Start

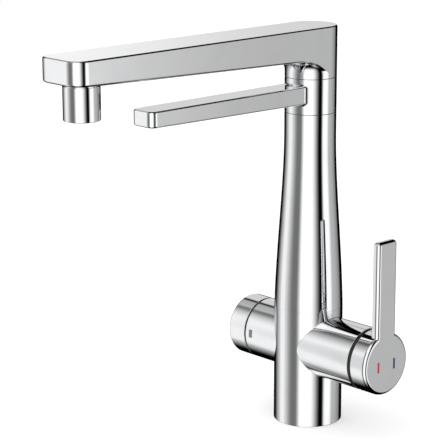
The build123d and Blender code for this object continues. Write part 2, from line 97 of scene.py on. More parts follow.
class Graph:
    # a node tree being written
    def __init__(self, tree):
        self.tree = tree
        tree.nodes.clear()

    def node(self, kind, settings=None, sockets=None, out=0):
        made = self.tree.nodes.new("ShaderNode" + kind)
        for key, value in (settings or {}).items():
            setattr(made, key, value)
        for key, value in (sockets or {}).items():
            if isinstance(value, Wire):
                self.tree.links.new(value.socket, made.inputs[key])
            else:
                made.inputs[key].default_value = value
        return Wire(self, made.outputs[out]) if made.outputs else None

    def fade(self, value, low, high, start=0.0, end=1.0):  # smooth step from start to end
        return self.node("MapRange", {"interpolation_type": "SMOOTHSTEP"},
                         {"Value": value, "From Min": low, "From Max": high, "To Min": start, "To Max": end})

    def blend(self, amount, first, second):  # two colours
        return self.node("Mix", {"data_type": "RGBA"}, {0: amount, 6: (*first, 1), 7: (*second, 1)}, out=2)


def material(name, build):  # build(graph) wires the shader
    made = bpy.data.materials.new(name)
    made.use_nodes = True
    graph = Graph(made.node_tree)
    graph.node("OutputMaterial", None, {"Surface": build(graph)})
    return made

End

- [Exercise brief]
Reproduce the material exactly, with every line intact.

- [Answer to this task]
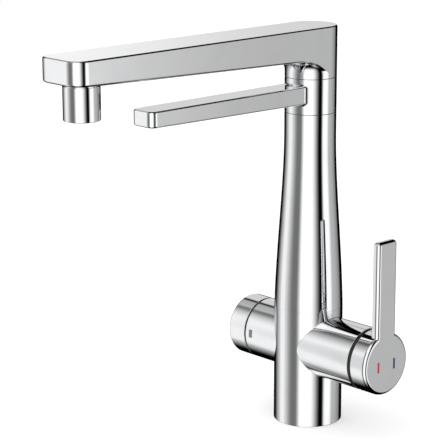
The build123d and Blender code for this object continues. Write part 2, from line 97 of scene.py on. More parts follow.
class Graph:
    # a node tree being written
    def __init__(self, tree):
        self.tree = tree
        tree.nodes.clear()

    def node(self, kind, settings=None, sockets=None, out=0):
        made = self.tree.nodes.new("ShaderNode" + kind)
        for key, value in (settings or {}).items():
            setattr(made, key, value)
        for key, value in (sockets or {}).items():
            if isinstance(value, Wire):
                self.tree.links.new(value.socket, made.inputs[key])
            else:
                made.inputs[key].default_value = value
        return Wire(self, made.outputs[out]) if made.outputs else None

    def fade(self, value, low, high, start=0.0, end=1.0):  # smooth step from start to end
        return self.node("MapRange", {"interpolation_type": "SMOOTHSTEP"},
                         {"Value": value, "From Min": low, "From Max": high, "To Min": start, "To Max": end})

    def blend(self, amount, first, second):  # two colours
        return self.node("Mix", {"data_type": "RGBA"}, {0: amount, 6: (*first, 1), 7: (*second, 1)}, out=2)


def material(name, build):  # build(graph) wires the shader
    made = bpy.data.materials.new(name)
    made.use_nodes = True
    graph = Graph(made.node_tree)
    graph.node("OutputMaterial", None, {"Surface": build(graph)})
    return made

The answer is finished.